Here is where you need to protect yourself. DON’T HOST YOUR WEBSITE WITH THE SAME COMPANY YOU REGISTERED YOUR DOMAIN NAME.
What Happens if Your Web Host or Domain Registrar Goes Bankrupt?
Some of the faster growing domain registrars and web hosing companies did not get that big that fast on organic growth. They did it on credit. Some of whom may rely on lines of credit to operate their massive data centers. Here is where some risk lies in today’s current credit crunch environment. As this recession goes deeper we may hear of some web hosting companies and/or domain registrars going bankrupt.

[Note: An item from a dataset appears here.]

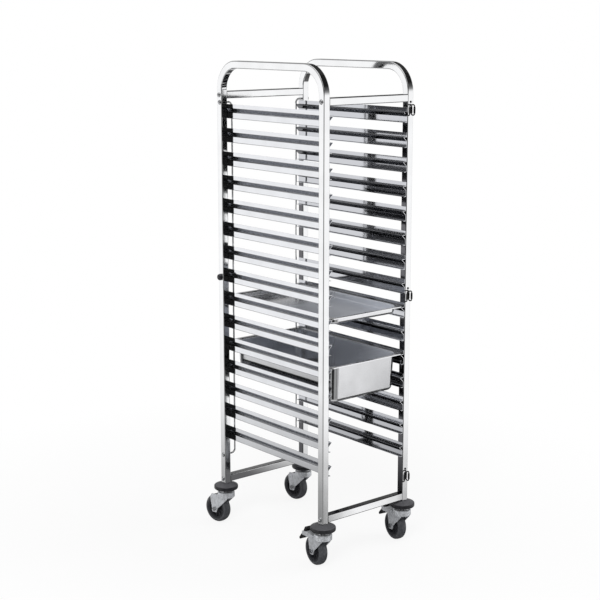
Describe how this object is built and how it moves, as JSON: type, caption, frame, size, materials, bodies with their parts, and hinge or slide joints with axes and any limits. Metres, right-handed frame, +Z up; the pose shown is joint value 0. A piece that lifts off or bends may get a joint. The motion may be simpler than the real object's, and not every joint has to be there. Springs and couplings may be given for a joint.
{
  "type": "tray trolley",
  "caption": "Tall open rack of square tube on swivel casters, with folded runners that hold a sliding shallow tray and a sliding deep pan.",
  "frame": {"origin": "on the floor, midway along the ground covered by the casters and bumpers and midway between the sides", "axes": "+Z up, +X towards the right side seen from the loading side, +Y from the loading side to the back"},
  "size_m": [0.439, 0.6545, 1.623],
  "materials": {
    "tube_steel": "fine brushed stainless tube",
    "runner_steel": "bright rolled stainless sheet",
    "container_steel": "pressed stainless, satin inside",
    "wire_steel": "drawn stainless wire",
    "plated_steel": "bright zinc plate",
    "fork_steel": "pressed steel, zinc plated",
    "hook_steel": "dark coated wire",
    "plug_plastic": "moulded, unfinished",
    "bumper_rubber": "smooth dark grey rubber",
    "tyre_rubber": "solid grey rubber",
    "hub_plastic": "moulded dark grey plastic",
    "pedal_plastic": "moulded black plastic"
  },
  "bodies": {
    "rack": {"side_frame_left": "tube_steel", "side_frame_right": "tube_steel", "crossbar_top_front": "tube_steel", "crossbar_top_rear": "tube_steel", "crossbar_bottom_front": "tube_steel", "crossbar_bottom_rear": "tube_steel", "runners_level_01": "runner_steel", "runners_level_02": "runner_steel", "runners_level_03": "runner_steel", "runners_level_04": "runner_steel", "runners_level_05": "runner_steel", "runners_level_06": "runner_steel", "runners_level_07": "runner_steel", "runners_level_08": "runner_steel", "runners_level_09": "runner_steel", "runners_level_10": "runner_steel", "runners_level_11": "runner_steel", "runners_level_12": "runner_steel", "runners_level_13": "runner_steel", "runners_level_14": "runner_steel", "runners_level_15": "runner_steel", "stop_rods": "wire_steel", "dome_fasteners": "plated_steel", "threaded_plugs": "plug_plastic", "keeper_hooks": "hook_steel", "side_buffer": "bumper_rubber", "bumper_front_left": "bumper_rubber", "swivel_head_front_left": "plated_steel", "bumper_front_right": "bumper_rubber", "swivel_head_front_right": "plated_steel", "bumper_rear_left": "bumper_rubber", "swivel_head_rear_left": "plated_steel", "bumper_rear_right": "bumper_rubber", "swivel_head_rear_right": "plated_steel"},
    "caster_front_left": {"race_balls_front_left": "plated_steel", "fork_front_left": "fork_steel", "axle_front_left": "plated_steel", "brake_plate_front_left": "fork_steel"},
    "wheel_front_left": {"hub_front_left": "hub_plastic", "tyre_front_left": "tyre_rubber"},
    "brake_front_left": {"brake_pedal_front_left": "pedal_plastic"},
    "caster_front_right": {"race_balls_front_right": "plated_steel", "fork_front_right": "fork_steel", "axle_front_right": "plated_steel", "brake_plate_front_right": "fork_steel"},
    "wheel_front_right": {"hub_front_right": "hub_plastic", "tyre_front_right": "tyre_rubber"},
    "brake_front_right": {"brake_pedal_front_right": "pedal_plastic"},
    "caster_rear_left": {"race_balls_rear_left": "plated_steel", "fork_rear_left": "fork_steel", "axle_rear_left": "plated_steel"},
    "wheel_rear_left": {"hub_rear_left": "hub_plastic", "tyre_rear_left": "tyre_rubber"},
    "caster_rear_right": {"race_balls_rear_right": "plated_steel", "fork_rear_right": "fork_steel", "axle_rear_right": "plated_steel"},
    "wheel_rear_right": {"hub_rear_right": "hub_plastic", "tyre_rear_right": "tyre_rubber"},
    "tray": {"tray": "container_steel"},
    "pan": {"pan": "container_steel"}
  },
  "joints": [
    {"name": "swivel_front_left", "type": "hinge", "parent": "rack", "child": "caster_front_left", "pos_m": [-0.1775, -0.2855, 0.12], "axis": [0, 0, 1], "continuous": true},
    {"name": "roll_front_left", "type": "hinge", "parent": "caster_front_left", "child": "wheel_front_left", "pos_m": [-0.17287, -0.24778, 0.05], "axis": [0.9925, -0.1219, 0], "continuous": true},
    {"name": "brake_front_left", "type": "hinge", "parent": "caster_front_left", "child": "brake_front_left", "pos_m": [-0.16702, -0.20014, 0.098], "axis": [-0.9925, 0.1219, 0], "range_deg": [0, 22]},
    {"name": "swivel_front_right", "type": "hinge", "parent": "rack", "child": "caster_front_right", "pos_m": [0.1775, -0.2855, 0.12], "axis": [0, 0, 1], "continuous": true},
    {"name": "roll_front_right", "type": "hinge", "parent": "caster_front_right", "child": "wheel_front_right", "pos_m": [0.18344, -0.24797, 0.05], "axis": [0.9877, -0.1564, 0], "continuous": true},
    {"name": "brake_front_right", "type": "hinge", "parent": "caster_front_right", "child": "brake_front_right", "pos_m": [0.19095, -0.20056, 0.098], "axis": [-0.9877, 0.1564, 0], "range_deg": [0, 22]},
    {"name": "swivel_rear_left", "type": "hinge", "parent": "rack", "child": "caster_rear_left", "pos_m": [-0.1775, 0.2395, 0.12], "axis": [0, 0, 1], "continuous": true},
    {"name": "roll_rear_left", "type": "hinge", "parent": "caster_rear_left", "child": "wheel_rear_left", "pos_m": [-0.1854, 0.27667, 0.05], "axis": [0.9781, 0.2079, 0], "continuous": true},
    {"name": "swivel_rear_right", "type": "hinge", "parent": "rack", "child": "caster_rear_right", "pos_m": [0.1775, 0.2395, 0.12], "axis": [0, 0, 1], "continuous": true},
    {"name": "roll_rear_right", "type": "hinge", "parent": "caster_rear_right", "child": "wheel_rear_right", "pos_m": [0.17221, 0.27713, 0.05], "axis": [0.9903, 0.1392, 0], "continuous": true},
    {"name": "tray_slide", "type": "slide", "parent": "rack", "child": "tray", "axis": [0, -1, 0], "range_m": [0, 0.5]},
    {"name": "pan_slide", "type": "slide", "parent": "rack", "child": "pan", "axis": [0, -1, 0], "range_m": [0, 0.5]}
  ]
}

According to Google Insights, both ‘web hosting’ and ‘ domain name’ as search keywords show a steady decline for the past 4 years. Just last month Lycos Europe reported it is liquidating portions of it’s business, including it’s web hosting arm, in response to a 20% decline in revenues.
If you have both your domain and hosting at the same place you could be screwed for quite some time. Loosing traffic, search rankings, and trust with the search engines. Ouch!
If a web host goes under you can possibly loose all your data (page files and databases). Obviously you should have backups of your data on your home or office machine, not on the server. If your domain was registered with a separate company you could move hosts in a matter of hours, or at most 24 hours, if you really had to. Just set up the new hosting account, upload your data, and reset your DNS ( domain name server) settings to point the domain to its new host.
When a domain registrar goes out of business the domains under their control may eventually get handed over to another accredited registrar. At least that’s the theory. In the case of RegisterFly.com being striped of its accreditation due to fraud there was a lot of confusion and it took some time before a big chunk of the 2 million domains under their control were transferred to GoDaddy. Some people did loose domains though.
Domain registrars are required to carry $70,000 in liquid cash as well as comply to various standards set out by ICANN. So the risk of one going under is likely a lot lower than a hosting company. But, if a registrar were to go bust your domain will, for the the meantime, continue to point your traffic to the hosting server as your DNS settings remain intact until the domain gets transferred to another registrar.
Diversity is the keyword here. Spread the risk around between your host and registrar. Just in case.